There is no turning back from this admission.

It’s funny how in years past so many in the music and tech communities could not and would not admit to this simple fundamental truth often telling musicians the true value of their platform was “exposure” so artists could “tour and sell t-shirts”. Well it now looks like the wheels have been run off that nonsense for good.

What would be really great is to see Pandora join the fight with artists against Ad-Funded Piracy. Pandora, Spotify, YouTube and every other Ad-Supported music platform must be aware of the fact that the downward pressure from these infringing pirate sites not only diminishes the value of music, but also the value of advertising on legitimate and licensed paltforms.

WINDOWING WORKS. ASK ADELE, TAYLOR SWIFT AND THE MOVIE BUSINESS.

Taylor Swift, Adele, Beyonce, Prince, Coldplay, The Black Keys, Thom Yorke and other artists have proved that Hits Don’t Need Spotify, but rather Spotify Needs Hits. The Wall Street Journal reports that Spotify is caving in on windowing.

Now, the service is caving in, according to people familiar with the matter.

In private talks, Spotify has told music executives that it is considering allowing some artists to start releasing albums only to its 20 million-plus subscribers, who pay $10 a month, while withholding the music temporarily from its 80 million free users. The company is only interested in withholding albums that can be kept off of other free music sites, such as Alphabet Inc.’s YouTube, for the same amount of time, one of these people said.

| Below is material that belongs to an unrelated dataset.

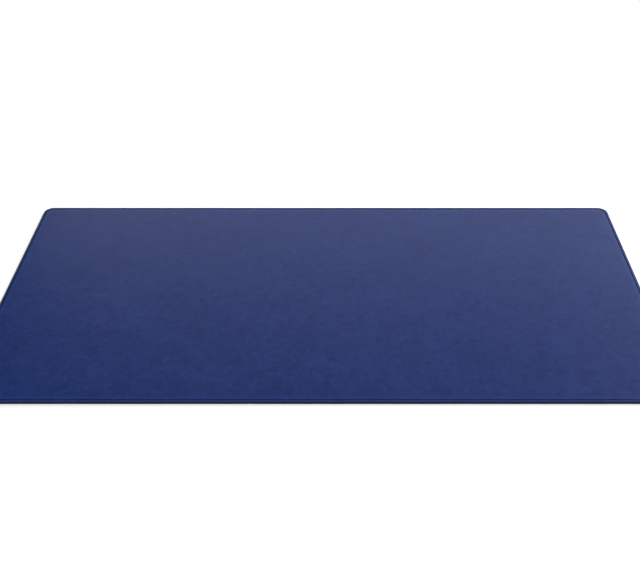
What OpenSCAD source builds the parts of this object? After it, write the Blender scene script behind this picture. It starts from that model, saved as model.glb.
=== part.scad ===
// Desk mat: a flat laminate of a leather cover, a stiffening board and a
// non-slip lining, glued into one sheet whose cut edge is sealed with a bead
// of edge paint. All lengths are in millimetres.
// The origin is the centre of the underside. +X runs along the long side,
// +Y points to the back edge and +Z is up.

/* [Mat] */
// Width of the mat along X, outside the edge paint
mat_w = 800; // [400:10:1200]
// Depth of the mat along Y, outside the edge paint
mat_d = 400; // [250:10:700]
// Radius of the four rounded corners
corner_r = 12.5; // [8:0.5:60]

/* [Layers] */
// Thickness of the non-slip suede lining underneath
lining_t = 0.8; // [0.5:0.1:1.5]
// Thickness of each film of adhesive
film_t = 0.1; // [0.05:0.05:0.2]
// Thickness of the stiffening board
board_t = 1.0; // [0.5:0.1:2]
// Thickness of the leather cover
leather_t = 1.2; // [0.9:0.1:2.5]

/* [Border crease] */
// Distance from the mat's outer edge to the middle of the crease
crease_inset = 3.6; // [2:0.1:5]
// Width of the crease where it meets the top surface
crease_w = 1.3; // [1:0.1:1.8]
// Depth of the crease
crease_depth = 0.5; // [0.2:0.05:0.5]

/* [Edge] */
// Thickness of the coat of edge paint
paint_t = 0.25; // [0.1:0.05:0.4]
// Radius that the leather's top edge is burnished to
top_round = 0.4; // [0.2:0.05:0.6]
// Radius that the lining's bottom edge is sanded to
bottom_round = 0.2; // [0.1:0.05:0.4]

/* [Hidden] */

// levels of the layers, counted up from the underside
z_film_1 = lining_t;
z_board = z_film_1 + film_t;
z_film_2 = z_board + board_t;
z_leather = z_film_2 + film_t;
z_top = z_leather + leather_t;

// outline of the laminate, inside its coat of paint
lam_w = mat_w - 2 * paint_t;
lam_d = mat_d - 2 * paint_t;
lam_r = corner_r - paint_t;

// the crease is the cut of a round creasing iron: the circle that is
// crease_w wide at the surface and crease_depth deep
iron_r = (crease_w * crease_w / 4 + crease_depth * crease_depth) / (2 * crease_depth);

// how far the cutting shapes reach past the faces they trim
over = 1;

// a rounded rectangle, centred, as a flat outline
module outline(w, d, r) {
    union() {
        square([w - 2 * r, d], center = true);
        square([w, d - 2 * r], center = true);
        for (sx = [-1, 1], sy = [-1, 1])
            translate([sx * (w / 2 - r), sy * (d / 2 - r)])
                circle(r = r, $fn = 96);
    }
}

// one layer of the laminate
module layer(z, t) {
    translate([0, 0, z])
        linear_extrude(height = t)
            outline(lam_w, lam_d, lam_r);
}

// carries a flat profile round a rounded rectangle of w by d with corner
// radius r: the profile's x points outwards from that line, its y is height
module round_the_edge(w, d, r) {
    for (k = [0, 1]) rotate([0, 0, 180 * k]) {
        translate([w / 2, 0, 0])
            rotate([90, 0, 0])
                linear_extrude(height = d - 2 * r, center = true)
                    children();
        rotate([0, 0, 90])
            translate([d / 2, 0, 0])
                rotate([90, 0, 0])
                    linear_extrude(height = w - 2 * r, center = true)
                        children();
        translate([w / 2 - r, d / 2 - r, 0])
            rotate_extrude(angle = 90, $fn = 96)
                translate([r, 0])
                    children();
        rotate([0, 0, 90])
            translate([d / 2 - r, w / 2 - r, 0])
                rotate_extrude(angle = 90, $fn = 96)
                    translate([r, 0])
                        children();
    }
}

// what is worn off a square outer edge to leave it with radius r; up = 1 is
// the top edge at height z, up = -1 the bottom edge
module edge_round(z, r, up) {
    round_the_edge(lam_w, lam_d, lam_r)
        difference() {
            translate([-r, up > 0 ? z - r : z - over])
                square([r + over, r + over]);
            translate([-r, z - up * r])
                circle(r = r, $fn = 48);
        }
}

// non-slip lining, nap side down
module suede_lining() {
    color([0.13, 0.15, 0.22])
        difference() {
            layer(0, lining_t);
            edge_round(0, bottom_round, -1);
        }
}

// film that glues the lining to the board
module lower_adhesive() {
    color([0.80, 0.76, 0.62])
        layer(z_film_1, film_t);
}

// board that keeps the mat flat
module stiffening_board() {
    color([0.55, 0.50, 0.43])
        layer(z_board, board_t);
}

// film that glues the leather to the board
module upper_adhesive() {
    color([0.80, 0.76, 0.62])
        layer(z_film_2, film_t);
}

// writing surface, with its creased border line and burnished top edge
module leather_cover() {
    color([0.21, 0.27, 0.45])
        difference() {
            layer(z_leather, leather_t);
            edge_round(z_top, top_round, 1);
            round_the_edge(mat_w - 2 * crease_inset, mat_d - 2 * crease_inset, corner_r - crease_inset)
                translate([0, z_top - crease_depth + iron_r])
                    circle(r = iron_r, $fn = 48);
        }
}

// bead of paint that seals the cut edge of all the layers
module edge_paint() {
    z_low = bottom_round;
    z_high = z_top - top_round;
    color([0.10, 0.13, 0.24])
        round_the_edge(lam_w, lam_d, lam_r)
            intersection() {
                union() {
                    translate([-paint_t, z_low + paint_t])
                        square([2 * paint_t, z_high - z_low - 2 * paint_t]);
                    for (z = [z_low + paint_t, z_high - paint_t])
                        translate([0, z])
                            circle(r = paint_t, $fn = 48);
                }
                translate([0, z_low - over])
                    square([over, z_high - z_low + 2 * over]);
            }
}

suede_lining();
lower_adhesive();
stiffening_board();
upper_adhesive();
leather_cover();
edge_paint();
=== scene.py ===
"""Looks of the desk mat: a navy leather cover with a creased border line, a
bead of dark edge paint and a suede lining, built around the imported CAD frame.
Metres, +X to the right, +Y to the back, +Z up, origin under the mat's centre."""

import math
import bpy
import numpy as np
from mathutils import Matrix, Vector


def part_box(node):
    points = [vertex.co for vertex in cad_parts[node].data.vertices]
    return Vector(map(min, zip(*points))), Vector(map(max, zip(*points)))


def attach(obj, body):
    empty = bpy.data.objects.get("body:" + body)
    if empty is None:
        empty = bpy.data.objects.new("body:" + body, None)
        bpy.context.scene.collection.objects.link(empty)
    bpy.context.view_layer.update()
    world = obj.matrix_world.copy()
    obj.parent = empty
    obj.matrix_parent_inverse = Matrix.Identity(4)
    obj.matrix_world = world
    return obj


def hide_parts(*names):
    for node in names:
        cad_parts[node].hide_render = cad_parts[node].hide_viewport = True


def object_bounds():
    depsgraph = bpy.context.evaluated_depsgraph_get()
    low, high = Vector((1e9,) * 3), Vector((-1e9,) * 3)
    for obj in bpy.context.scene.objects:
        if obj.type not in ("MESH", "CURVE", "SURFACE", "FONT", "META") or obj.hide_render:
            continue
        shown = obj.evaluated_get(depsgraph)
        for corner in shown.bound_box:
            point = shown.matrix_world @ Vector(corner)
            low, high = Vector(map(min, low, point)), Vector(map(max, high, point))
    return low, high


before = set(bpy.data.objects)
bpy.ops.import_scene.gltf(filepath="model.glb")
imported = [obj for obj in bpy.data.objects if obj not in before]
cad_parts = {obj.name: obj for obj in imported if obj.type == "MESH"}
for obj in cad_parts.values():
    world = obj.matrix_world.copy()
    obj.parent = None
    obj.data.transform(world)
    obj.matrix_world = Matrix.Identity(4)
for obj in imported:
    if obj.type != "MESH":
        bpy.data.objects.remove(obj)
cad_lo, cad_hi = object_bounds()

MM = 0.001

# ------------------------------------------------------------------ sizes
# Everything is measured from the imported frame, in millimetres.
cover_lo, cover_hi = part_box("leather_cover")
lining_lo, lining_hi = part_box("suede_lining")
paint_lo, paint_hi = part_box("edge_paint")

WIDTH = (cad_hi.x - cad_lo.x) / MM
DEPTH = (cad_hi.y - cad_lo.y) / MM
TOP = cover_hi.z / MM
COVER_BOTTOM = cover_lo.z / MM
LINING_TOP = lining_hi.z / MM
PAINT_LOW = paint_lo.z / MM
PAINT_HIGH = paint_hi.z / MM
PAINT_T = (cover_lo.x - cad_lo.x) / MM  # how far the laminate is inside the paint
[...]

There is no turning back from this admission.

This means that Spotify has admitted that it is NOT a discovery medium, it is a retail outlet. Spotify is the digital cut-out bin offering the lowest amount of value to artists. The big problem for Spotify now is who decides who is a lessor or greater artist? Who is going to have that conversation with artists and managers that they are a lessor artist and not worthy of Spotify’s stamp of approval to only be streamed to paying subscribers? Ironically, but predictably the new boss is worse than the old boss.

As with Pandora’s admission about unlimited free streaming being unsustainable, Spotify also recognizes that Ad-Funded Piracy, particularly of the YouTube variety (and mentioned by name) must be managed effectively for windowing to work.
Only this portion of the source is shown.